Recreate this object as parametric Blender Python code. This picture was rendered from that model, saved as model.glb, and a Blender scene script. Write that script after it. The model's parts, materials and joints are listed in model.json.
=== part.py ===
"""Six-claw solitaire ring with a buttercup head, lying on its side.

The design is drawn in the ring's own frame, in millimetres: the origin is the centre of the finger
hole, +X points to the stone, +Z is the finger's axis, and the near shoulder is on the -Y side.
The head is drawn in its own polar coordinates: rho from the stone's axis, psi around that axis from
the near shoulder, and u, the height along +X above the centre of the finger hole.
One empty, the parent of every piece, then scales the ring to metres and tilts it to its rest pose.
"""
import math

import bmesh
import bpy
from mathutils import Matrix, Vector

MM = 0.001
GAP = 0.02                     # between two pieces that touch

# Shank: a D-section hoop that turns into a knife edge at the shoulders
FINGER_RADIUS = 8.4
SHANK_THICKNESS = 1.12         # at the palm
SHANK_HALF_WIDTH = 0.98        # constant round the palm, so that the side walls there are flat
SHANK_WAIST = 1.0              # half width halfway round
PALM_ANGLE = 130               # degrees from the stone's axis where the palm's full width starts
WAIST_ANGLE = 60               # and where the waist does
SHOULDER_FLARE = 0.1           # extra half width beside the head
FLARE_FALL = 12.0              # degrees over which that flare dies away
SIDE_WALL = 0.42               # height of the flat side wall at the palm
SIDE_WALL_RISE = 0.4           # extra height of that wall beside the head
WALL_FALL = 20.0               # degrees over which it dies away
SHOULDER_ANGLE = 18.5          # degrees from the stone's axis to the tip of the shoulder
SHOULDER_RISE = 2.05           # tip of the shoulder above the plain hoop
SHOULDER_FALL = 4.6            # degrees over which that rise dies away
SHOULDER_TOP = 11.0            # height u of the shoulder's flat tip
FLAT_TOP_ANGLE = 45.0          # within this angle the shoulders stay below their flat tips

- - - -

Word for word, restate all of the data shown above.

→ **Task result**
Recreate this object as parametric Blender Python code. This picture was rendered from that model, saved as model.glb, and a Blender scene script. Write that script after it. The model's parts, materials and joints are listed in model.json.
=== part.py ===
"""Six-claw solitaire ring with a buttercup head, lying on its side.

The design is drawn in the ring's own frame, in millimetres: the origin is the centre of the finger
hole, +X points to the stone, +Z is the finger's axis, and the near shoulder is on the -Y side.
The head is drawn in its own polar coordinates: rho from the stone's axis, psi around that axis from
the near shoulder, and u, the height along +X above the centre of the finger hole.
One empty, the parent of every piece, then scales the ring to metres and tilts it to its rest pose.
"""
import math

import bmesh
import bpy
from mathutils import Matrix, Vector

MM = 0.001
GAP = 0.02                     # between two pieces that touch

# Shank: a D-section hoop that turns into a knife edge at the shoulders
FINGER_RADIUS = 8.4
SHANK_THICKNESS = 1.12         # at the palm
SHANK_HALF_WIDTH = 0.98        # constant round the palm, so that the side walls there are flat
SHANK_WAIST = 1.0              # half width halfway round
PALM_ANGLE = 130               # degrees from the stone's axis where the palm's full width starts
WAIST_ANGLE = 60               # and where the waist does
SHOULDER_FLARE = 0.1           # extra half width beside the head
FLARE_FALL = 12.0              # degrees over which that flare dies away
SIDE_WALL = 0.42               # height of the flat side wall at the palm
SIDE_WALL_RISE = 0.4           # extra height of that wall beside the head
WALL_FALL = 20.0               # degrees over which it dies away
SHOULDER_ANGLE = 18.5          # degrees from the stone's axis to the tip of the shoulder
SHOULDER_RISE = 2.05           # tip of the shoulder above the plain hoop
SHOULDER_FALL = 4.6            # degrees over which that rise dies away
SHOULDER_TOP = 11.0            # height u of the shoulder's flat tip
FLAT_TOP_ANGLE = 45.0          # within this angle the shoulders stay below their flat tips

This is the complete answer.